3D printing/additive manufacturing. While you’re thinking about all this technology for picking and staging, you should also think through where you might make space for production as well. Imagine if all the manufacturer had to send you was the programming to produce their parts, not the parts themselves. Constant advances in additive manufacturing using 3D printing and other techniques promise to make distributors a natural local source of production of commodity goods and custom parts.

From cable ties to fittings to custom trim rings for lighting fixtures there are many product categories that may be well suited to localized production in an electrical distributor’s warehouse. Many electrical manufacturers are going deep into the use of additive manufacturing to produce their products. GE is among the high-profile adopters with its Brilliant Factory initiative and its 3-D Printing Design Quest challenge, which called on the maker community to find better applications of additive manufacturing techniques. Anecdotally, distributors we spoke with at the recent NAW conference in markets such as plastics and stainless steel material handling equipment are already looking closely at how they can offer production services to their manufacturers and supplies to customers installing their own 3D printers.

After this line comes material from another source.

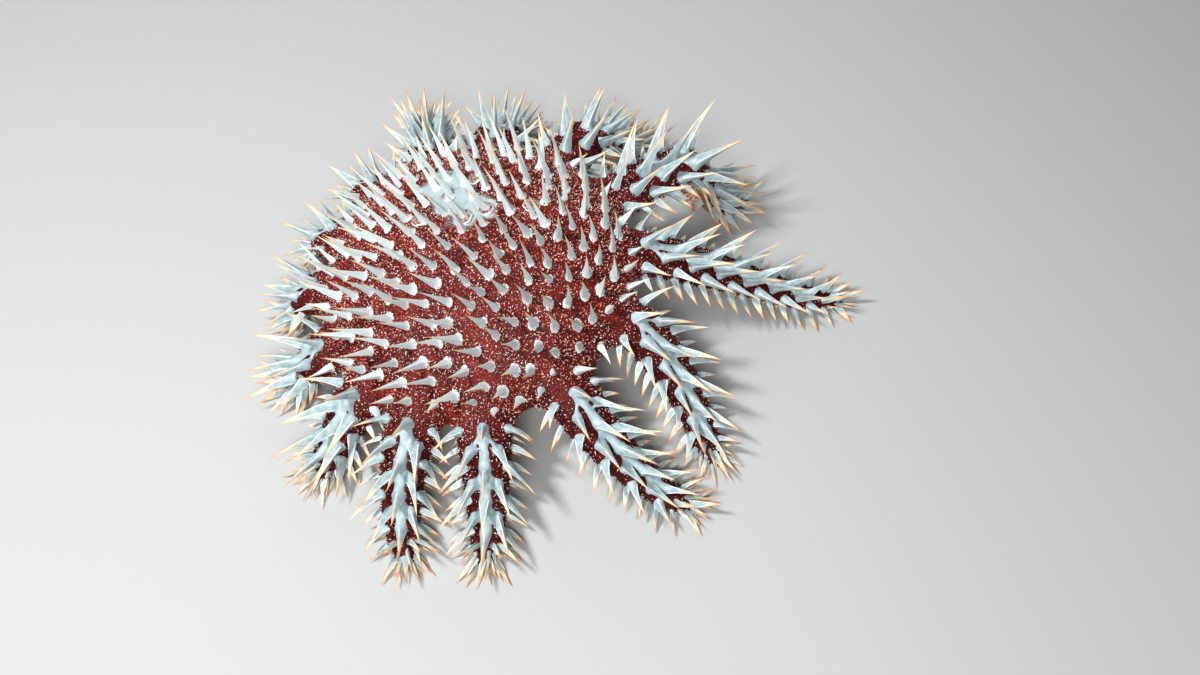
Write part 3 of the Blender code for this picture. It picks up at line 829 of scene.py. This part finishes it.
select_only(bare_body)
bpy.ops.object.mode_set(mode="EDIT")
bpy.ops.mesh.select_all(action="SELECT")
bpy.ops.uv.smart_project(angle_limit=1.15, island_margin=0.004)
bpy.ops.object.mode_set(mode="OBJECT")
bare_data.calc_loop_triangles()
bare_triangles = [tuple(triangle.vertices) for triangle in bare_data.loop_triangles]
bare_corners = [tuple(triangle.loops) for triangle in bare_data.loop_triangles]
bare_places = [vert.co.copy() for vert in bare_data.vertices]
bare_uv = [Vector((*corner.uv, 0.0)) for corner in bare_data.uv_layers.active.data]
bare_surface = BVHTree.FromPolygons(bare_places, bare_triangles)


def map_on_skin(piece, roots, places):
    """Gives each copy a small patch at its root's place on the body's own unwrap, its tip mid-patch."""
    centres = []
    for root in roots.tolist():
        nearest, _, number, _ = bare_surface.find_nearest(root)
        triangle = [bare_places[vert] for vert in bare_triangles[number]]
        spots = [bare_uv[corner] for corner in bare_corners[number]]
        centres.append(barycentric_transform(nearest, *triangle, *spots)[:2])
    width = np.maximum(norms(places[:, :2]), MERGE)
    outline = places[:, :2] / width[:, None] * (1.0 - places[:, 2:3]) * 0.5 * PATCH_ACROSS
    patches = (np.array(centres)[:, None, :] + outline[None, :, :]).reshape(-1, 2)
    give_map(piece, np.clip(patches[read_counts(piece.data.loops, "vertex_index")], 0.0, 1.0))


def coat_piece(name, material, template, roots, upward, radius, height, tilt, sunk, flat=1.0, **marks):
    """Copies of a template on the skin, each turned at random and tilted off its own way up.

    Each mark holds a number for each copy. A random tone and how far up a place is are added.
    """
    places, faces = template
    loose = rng.normal(size=roots.shape)
    upward = upward + tilt[:, None] * loose / norms(loose)[:, None]
    upward /= norms(upward)[:, None]
    across = np.cross(upward, rng.normal(size=roots.shape))
    across /= norms(across)[:, None]
    other = np.cross(upward, across)
    x, y, z = (places[None, :, axis:axis + 1] for axis in range(3))
    radius, height = radius[:, None, None], height[:, None, None]
    copies = (roots[:, None, :] + across[:, None, :] * (x * radius) + other[:, None, :] * (y * radius * flat)
              + upward[:, None, :] * (z * height - sunk))
    copies[:, :, 2] = np.maximum(copies[:, :, 2], OVER_FLOOR)
    marks["tone"] = rng.random(len(roots))
    marks = {mark: [np.repeat(numbers, len(places))] for mark, numbers in marks.items()}
    marks["along"] = [np.tile(places[:, 2], len(roots))]
    piece = joined(name, list(copies), [faces] * len(roots), material, marks)
    map_on_skin(piece, roots, places)
    return piece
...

Future coming fast. Even through the rise of direct shipping and just-in-time inventory, the warehouse has always been at the core of how electrical distributors view themselves. As new technologies find their way into the warehouse operations and warehouse workers become more comfortable wearing and interacting with those new systems the general view of work in the warehouse may see a shift. Instead of being the dusty first rung of advancement in the company you may see your outside sales people aspiring to don the smart goggles and gloves and spend the day following animated assistants from bin to cart to dock.